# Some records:
________

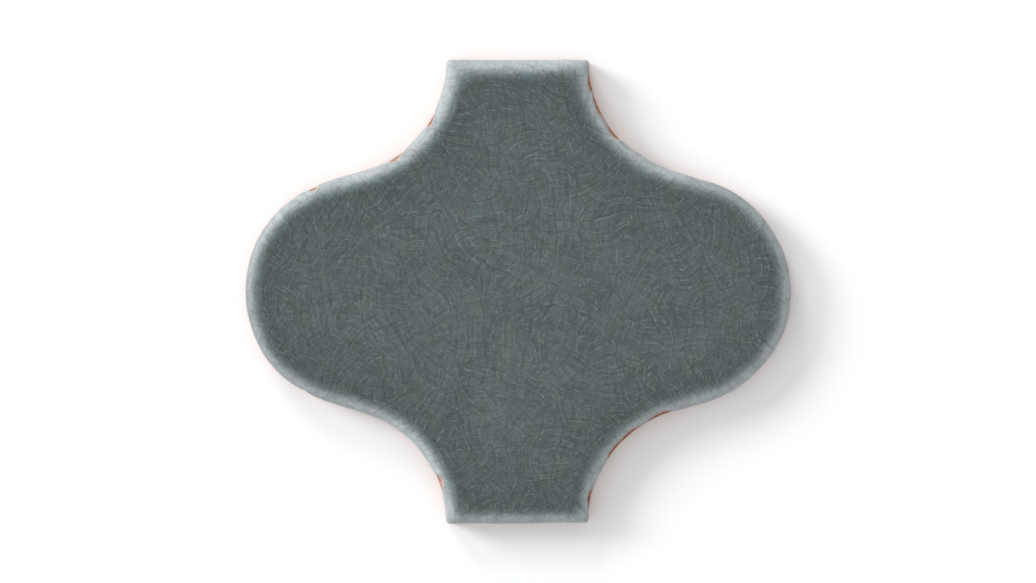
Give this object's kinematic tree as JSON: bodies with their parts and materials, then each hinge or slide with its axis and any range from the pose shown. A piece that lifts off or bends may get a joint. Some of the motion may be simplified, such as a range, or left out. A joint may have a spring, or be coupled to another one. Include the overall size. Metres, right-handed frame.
{
  "type": "ceramic tile",
  "caption": "Lantern-shaped ceramic tile with wide side lobes, flat neck ends, a cushioned glazed face and a grooved back for adhesive.",
  "frame": {"origin": "centre of the back, on the plane the tile lies on", "axes": "+X from lobe to lobe, +Y from neck end to neck end, +Z out of the glazed face"},
  "size_m": [0.175, 0.149, 0.0095],
  "materials": {
    "glazed_red_clay": "gloss",
    "bare_red_clay": "matte"
  },
  "bodies": {
    "root": {"tile": "glazed_red_clay"}
  },
  "joints": []
}
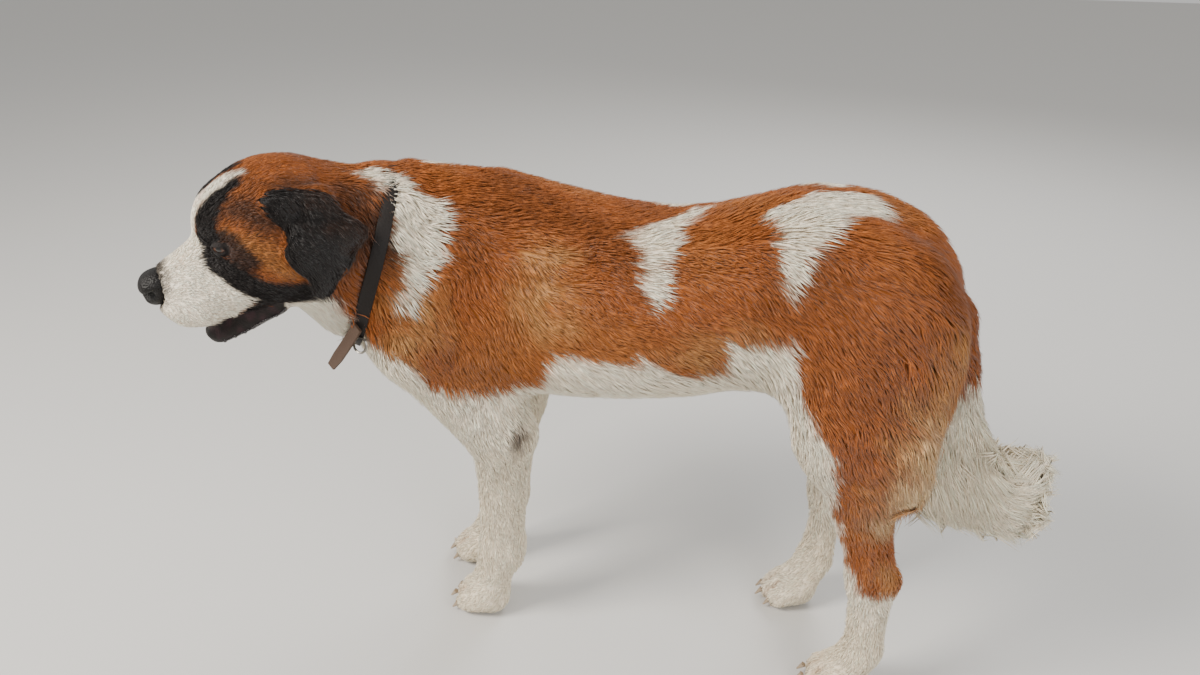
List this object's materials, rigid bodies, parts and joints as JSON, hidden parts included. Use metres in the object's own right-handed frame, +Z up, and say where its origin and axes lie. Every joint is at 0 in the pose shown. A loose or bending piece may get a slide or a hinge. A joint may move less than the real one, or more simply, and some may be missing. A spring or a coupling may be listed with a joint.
{
  "type": "standing saint bernard dog model",
  "caption": "Life-size still model of a standing rust-and-white Saint Bernard with its head turned left and a leather collar",
  "frame": {"origin": "bottom centre of the bounding box, on the floor", "axes": "+X toward the tail, -Y the dog's left side, +Z up"},
  "size_m": [1.1976, 0.4473, 0.7811],
  "materials": {
    "coat_rust": "short to middling rust coat, with white patches in the rendering",
    "nose": "damp black leather of the nose",
    "lip": "damp black lip and white lower jaw",
    "tongue": "damp pink",
    "coat_black": "short flat black-brown coat",
    "eye": "wet brown eye",
    "leather_dark": "worn dark strap",
    "leather_brown": "worn brown strap end",
    "steel_wire": "bent wire ring",
    "coat_white": "short to middling white coat",
    "claw": "smooth dark horn"
  },
  "bodies": {
    "root": {"head": "coat_rust", "nose": "nose", "lower_jaw": "lip", "tongue": "tongue", "ear_left": "coat_black", "eye_left": "eye", "ear_right": "coat_black", "eye_right": "eye", "collar_strap": "leather_dark", "collar_end": "leather_brown", "collar_ring": "steel_wire", "neck": "coat_rust", "trunk_chest": "coat_rust", "trunk_barrel": "coat_rust", "trunk_croup": "coat_rust", "fore_upper_left": "coat_white", "fore_lower_left": "coat_white", "claw_fore_left_1": "claw", "claw_fore_left_2": "claw", "claw_fore_left_3": "claw", "claw_fore_left_4": "claw", "fore_paw_left": "coat_white", "hind_thigh_left": "coat_rust", "hind_shank_left": "coat_rust", "hind_pastern_left": "coat_white", "claw_hind_left_1": "claw", "claw_hind_left_2": "claw", "claw_hind_left_3": "claw", "claw_hind_left_4": "claw", "hind_paw_left": "coat_white", "fore_upper_right": "coat_white", "fore_lower_right": "coat_white", "claw_fore_right_1": "claw", "claw_fore_right_2": "claw", "claw_fore_right_3": "claw", "claw_fore_right_4": "claw", "fore_paw_right": "coat_white", "hind_thigh_right": "coat_rust", "hind_shank_right": "coat_rust", "hind_pastern_right": "coat_white", "claw_hind_right_1": "claw", "claw_hind_right_2": "claw", "claw_hind_right_3": "claw", "claw_hind_right_4": "claw", "hind_paw_right": "coat_white", "tail_root": "coat_rust", "tail_middle": "coat_white", "tail_brush": "coat_white", "tail_tip": "coat_white"}
  },
  "joints": []
}
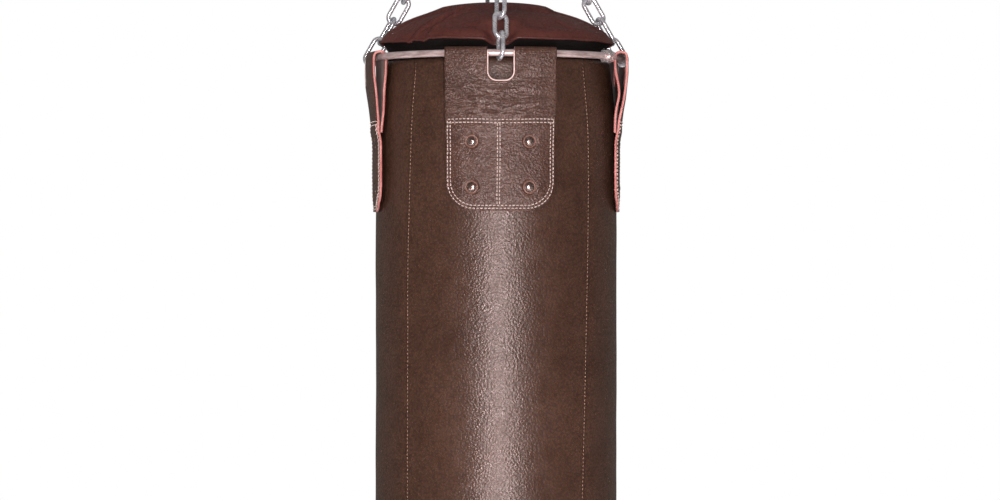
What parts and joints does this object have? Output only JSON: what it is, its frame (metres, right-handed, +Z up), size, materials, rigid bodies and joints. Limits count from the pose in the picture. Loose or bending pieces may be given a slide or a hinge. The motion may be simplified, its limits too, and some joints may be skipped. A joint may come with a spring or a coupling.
{
  "type": "hanging heavy bag",
  "caption": "Leather heavy bag hung by folded tabs from a steel hoop, on four chains that meet at a ring below a ball-bearing swivel.",
  "frame": {"origin": "centre of the bore of the swivel's top eye", "axes": "+Z up along the hanging axis, -Y towards the front of the bag, +X along the eye's bore"},
  "size_m": [0.387, 0.3874, 1.6497],
  "materials": {
    "body_leather": "waxed pebbled leather",
    "lid_leather": "soft matte leather",
    "tab_leather": "thick waxed strap leather",
    "zip_textile": "woven black tape",
    "zip_metal": "dark satin metal",
    "chain_steel": "bright zinc plated",
    "swivel_steel": "zinc plated forging",
    "hoop_steel": "worn plated bar",
    "nut_steel": "zinc plated",
    "rivet_metal": "antique plated",
    "filling_textile": "packed textile"
  },
  "bodies": {
    "hanger": {"swivel_eye": "swivel_steel", "stem_nut": "swivel_steel", "lower_race": "swivel_steel"},
    "swivel": {"swivel_housing": "swivel_steel", "upper_race": "swivel_steel", "bearing_balls": "swivel_steel", "swivel_clevis": "swivel_steel", "clevis_pin": "swivel_steel", "split_pin": "swivel_steel"},
    "top_ring": {"master_ring": "swivel_steel"},
    "bag": {"chain_front_link_1": "chain_steel", "chain_front_link_2": "chain_steel", "chain_front_link_3": "chain_steel", "chain_front_link_4": "chain_steel", "chain_front_link_5": "chain_steel", "chain_front_upper_links": "chain_steel", "chain_right_link_1": "chain_steel", "chain_right_link_2": "chain_steel", "chain_right_link_3": "chain_steel", "chain_right_link_4": "chain_steel", "chain_right_link_5": "chain_steel", "chain_right_upper_links": "chain_steel", "chain_back_link_1": "chain_steel", "chain_back_link_2": "chain_steel", "chain_back_link_3": "chain_steel", "chain_back_link_4": "chain_steel", "chain_back_link_5": "chain_steel", "chain_back_upper_links": "chain_steel", "chain_left_link_1": "chain_steel", "chain_left_link_2": "chain_steel", "chain_left_link_3": "chain_steel", "chain_left_link_4": "chain_steel", "chain_left_link_5": "chain_steel", "chain_left_upper_links": "chain_steel", "hoop": "hoop_steel", "hoop_nut_1": "nut_steel", "hoop_nut_2": "nut_steel", "panel_front": "body_leather", "panel_right": "body_leather", "panel_back": "body_leather", "panel_left": "body_leather", "bottom_disc": "body_leather", "padding_sleeve": "filling_textile", "filling": "filling_textile", "lid": "lid_leather", "zip_band": "zip_textile", "tab_front": "tab_leather", "tab_right": "tab_leather", "tab_back": "tab_leather", "tab_left": "tab_leather", "rivets_front": "rivet_metal", "rivets_right": "rivet_metal", "rivets_back": "rivet_metal", "rivets_left": "rivet_metal"},
    "zip_slider": {"zip_slider": "zip_metal"},
    "zip_puller": {"zip_puller": "zip_metal"}
  },
  "joints": [
    {"name": "swivel_spin", "type": "hinge", "parent": "hanger", "child": "swivel", "pos_m": [0, 0, -0.04], "axis": [0, 0, 1], "continuous": true},
    {"name": "ring_swing", "type": "hinge", "parent": "swivel", "child": "top_ring", "pos_m": [0, 0, -0.092], "axis": [0, 1, 0], "range_deg": [-35, 35]},
    {"name": "bag_rock", "type": "hinge", "parent": "top_ring", "child": "bag", "pos_m": [0, 0, -0.1352], "axis": [1, 0, 0], "range_deg": [-15, 15]},
    {"name": "zip_slide", "type": "hinge", "parent": "bag", "child": "zip_slider", "pos_m": [0, 0, -0.4227], "axis": [0, 0, 1], "range_deg": [0, 278]},
    {"name": "puller_swing", "type": "hinge", "parent": "zip_slider", "child": "zip_puller", "pos_m": [-0.09927, 0.12752, -0.4212], "axis": [0, 0, -1], "range_deg": [0, 28]}
  ]
}
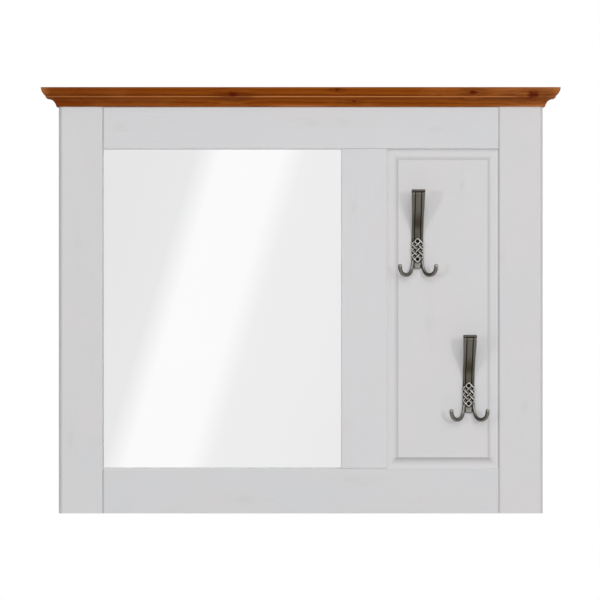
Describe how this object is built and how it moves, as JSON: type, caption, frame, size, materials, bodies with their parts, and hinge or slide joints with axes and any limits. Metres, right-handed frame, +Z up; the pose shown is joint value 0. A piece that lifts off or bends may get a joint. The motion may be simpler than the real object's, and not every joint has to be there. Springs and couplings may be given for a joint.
{
  "type": "hall mirror with coat hooks",
  "caption": "Wall-hung white pine hall mirror beside a raised panel with cast coat hooks, under an oiled pine crown moulding.",
  "frame": {"origin": "midway between the entry holes of the two keyhole plates, in the plane of the frame's back", "axes": "+X to the viewer's right across the width, +Z up, -Y out of the front face towards the viewer; the back of the frame lies in y = 0"},
  "size_m": [0.93, 0.068, 0.765],
  "materials": {
    "painted_pine": "thin white paint, satin, with the grain just showing",
    "oiled_pine": "honey brown oil and wax, satin",
    "silvered_glass": "polished float glass, silvered behind",
    "hardboard": "raw pressed fibre",
    "beech": "raw, fluted dowel stock",
    "antique_pewter": "dark antique pewter plating, brushed back to bright metal on the edges",
    "black_steel": "black, satin",
    "zinc_steel": "bright zinc plating"
  },
  "bodies": {
    "root": {"left_stile": "painted_pine", "middle_stile": "painted_pine", "right_stile": "painted_pine", "top_rail": "painted_pine", "bottom_rail": "painted_pine", "frame_dowels": "beech", "crown_front": "oiled_pine", "crown_left_return": "oiled_pine", "crown_right_return": "oiled_pine", "crown_dowels": "beech", "fielded_panel": "painted_pine", "mirror_glass": "silvered_glass", "backing_board": "hardboard", "backing_screws": "zinc_steel", "upper_hook": "antique_pewter", "lower_hook": "antique_pewter", "hook_screws": "black_steel", "left_hanger_plate": "zinc_steel", "right_hanger_plate": "zinc_steel", "hanger_screws": "zinc_steel"}
  },
  "joints": []
}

________

# Problem description:
Every line above that contains the word "JSON" should be reported.

# Exercise response:
Give this object's kinematic tree as JSON: bodies with their parts and materials, then each hinge or slide with its axis and any range from the pose shown. A piece that lifts off or bends may get a joint. Some of the motion may be simplified, such as a range, or left out. A joint may have a spring, or be coupled to another one. Include the overall size. Metres, right-handed frame.
List this object's materials, rigid bodies, parts and joints as JSON, hidden parts included. Use metres in the object's own right-handed frame, +Z up, and say where its origin and axes lie. Every joint is at 0 in the pose shown. A loose or bending piece may get a slide or a hinge. A joint may move less than the real one, or more simply, and some may be missing. A spring or a coupling may be listed with a joint.
What parts and joints does this object have? Output only JSON: what it is, its frame (metres, right-handed, +Z up), size, materials, rigid bodies and joints. Limits count from the pose in the picture. Loose or bending pieces may be given a slide or a hinge. The motion may be simplified, its limits too, and some joints may be skipped. A joint may come with a spring or a coupling.
Describe how this object is built and how it moves, as JSON: type, caption, frame, size, materials, bodies with their parts, and hinge or slide joints with axes and any limits. Metres, right-handed frame, +Z up; the pose shown is joint value 0. A piece that lifts off or bends may get a joint. The motion may be simpler than the real object's, and not every joint has to be there. Springs and couplings may be given for a joint.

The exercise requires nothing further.